“I’m not going to the Valentine’s dance,” my daughter announces, and crosses her arms mulishly against her chest.
“Why on earth not?” I ask, mystified. “You went last year, and you had fun.”
“Last year,” she informed me, “I was a kid. I’m grown up now.”
Coming from an eleven-year-old, that’s rich. But I don’t argue. I know she’s starting to notice boys (although she won’t admit it), and we’ve talked about the possibility of getting her first bra soon. While she’s all for it, my own feelings are decidedly mixed.
I don’t want to see my little girl grow up.
Oh, I know – it’s inevitable, everyone has to grow up, after all – but if there was a way to keep her eleven forever, I’d take it.
Because I know that the things we share so easily together now – going out for pizza, discussing the merits of One Direction versus Justin Beiber, reading our favorite books (Jody Picoult for me, Judy Blume for her) as we lay on opposite ends of the sofa with our feet entangled – will soon enough come to an end.

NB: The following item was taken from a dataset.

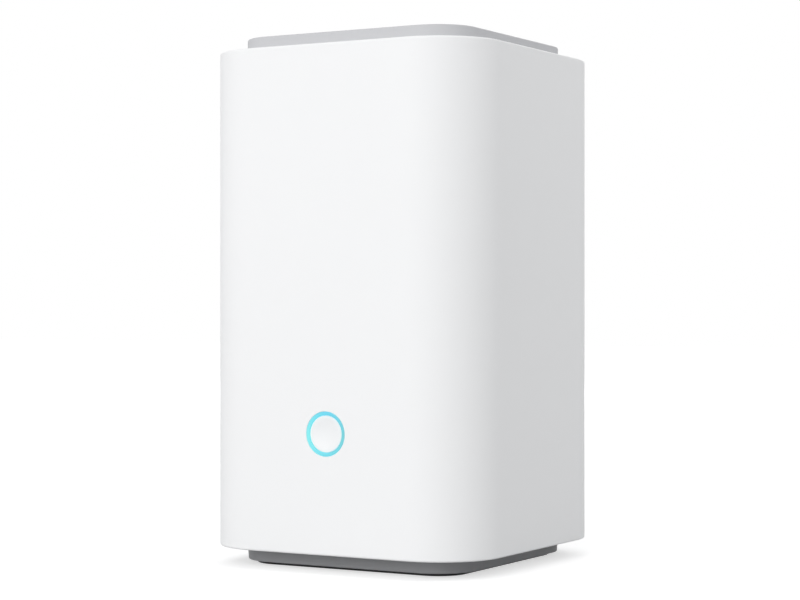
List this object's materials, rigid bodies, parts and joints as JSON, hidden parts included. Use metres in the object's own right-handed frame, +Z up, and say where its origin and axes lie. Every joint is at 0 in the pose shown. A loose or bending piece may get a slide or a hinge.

I foresee arguments, slamming doors, mood swings, and teary accusations. ‘You never let me do anything!’ ‘All the other girls get to [fill in the blank], but not me!’ ‘You just don’t understand!’
And the ever popular, ‘I hate you!’
I know these things will happen, because I’ve been through them before… with my own mother. I can still hear myself shouting, “Why can’t I date yet? Why do I have to wait until I’m fifteen? Why do I have to wear these stupid clothes/shoes? Why can’t I stay out past midnight? Why, why why?”
Things were rocky between my mother and me for quite a few years. We didn’t talk, we snapped; we didn’t spend time together, we went out of our way to avoid each other. ‘You think you know it all,’ mom would say with a contemptuous curl of her lip. ‘But you don’t. You just wait.’
You just wait.
But boy, was she right. Wonder of wonders, I really didn’t know it all. Eventually, a couple of the other girls – the ones who’d been allowed to date at thirteen, the ones who’d stayed out past midnight – got into trouble with the law, or struggled to pass their coursework at school. They didn’t get into the colleges they wanted. One of them got pregnant. The bad choices they’d made had seriously side-tracked their lives.
And I realized I was glad I hadn’t been allowed to make those same choices. Because I know now that I was far too young then to really understand – or more importantly, to deal with – the consequences of those choices. Life sometimes teaches us harsh lessons. And at fifteen, I wasn’t remotely ready to learn them.
And my mother, bless her stubborn heart, knew that.
In time, mom and I mended our fences. We began – cautiously – to talk. We went shopping, and even spent the occasional Saturday afternoon getting our hair done. It was nice, almost like old times.
But it was never quite the same as it was when I was eleven.
“Are you sure you don’t want to go to the dance?” I gently prod my daughter. “We can go shopping and buy a new dress, if you like.”
She rolls her eyes. “Mo-om, no one wears a dress to school dances anymore! Can I get some new leggings, and maybe a new shirt? I saw a red one in the Delia’s catalog that I really like.”
“Of course you can.” I kiss the top of her head. It smells faintly of Johnson’s Baby Shampoo. All too soon it will smell of expensive hair products with exotic ingredients like coconut and jojoba and awapuhi. All too soon she won’t even let me kiss the top of her head.
So I breathe in the baby-fresh scent of her hair, trying to hold it in my memory, glad that we have this moment.
“Can we make some cupcakes?” she asks hopefully. “With sprinkles? And those little tiny candy hearts?”
“Okay.” And as I push myself off the sofa and follow her into the kitchen, I know it won’t always be this easy. Cupcakes won’t always resolve our differences.
But today? We’ll make a mess in the kitchen and lick the mixing bowl and get flour in our hair, and we’ll laugh at each other and share silly jokes and confidences.
And I’ll have one more sweet memory to store away for the future.